Use a colon to introduce amplification in the form of an example, explanation, quotation, summary, or list.

Keep in mind that when correctly used, colons are only placed where the sentence could come to a complete stop (i.e: you could put a period there instead).

Amplification The hurricane lashed the coastal community: within two hours, every tree on the waterfront had been blown down.
Example The tour guide quoted Gerald Durrell’s opinion of pandas: “They are vile beasts who eat far too many leaves.”
List Today we examined two geographical areas: the Nile and the Amazon.

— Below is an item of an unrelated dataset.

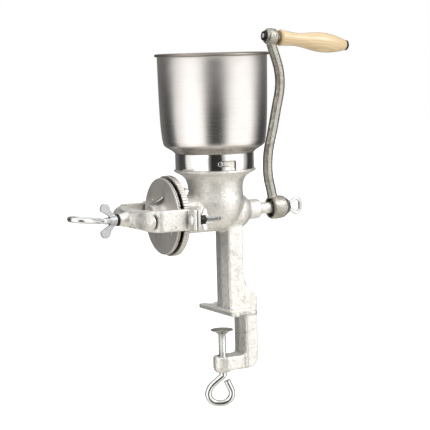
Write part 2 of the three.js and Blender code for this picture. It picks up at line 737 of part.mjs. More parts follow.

Remember that when introducing a list, example, or quotation with a colon, whatever comes before the colon should be a complete sentence.  You should not write something like this:

Today we examined:  x

Three important objectives we must consider are: x

If these cannot end in a period, they should not end in a colon. Whatever comes after the colon can be a fragment or list; it does not have to be a complete sentence.

Punctuation Exercises
  1. Download the attached Punctuation Exercise (.docx) document and compete the exercises with a classmate.
  2. Choose a paragraph from the Pico Iyer’s Time Magazine article, “In praise of the humble comma,” and examine how he has used punctuation to demonstrate his point in that paragraph.  In particular, note how he not only explains the importance of punctuation, but also shows its use in action.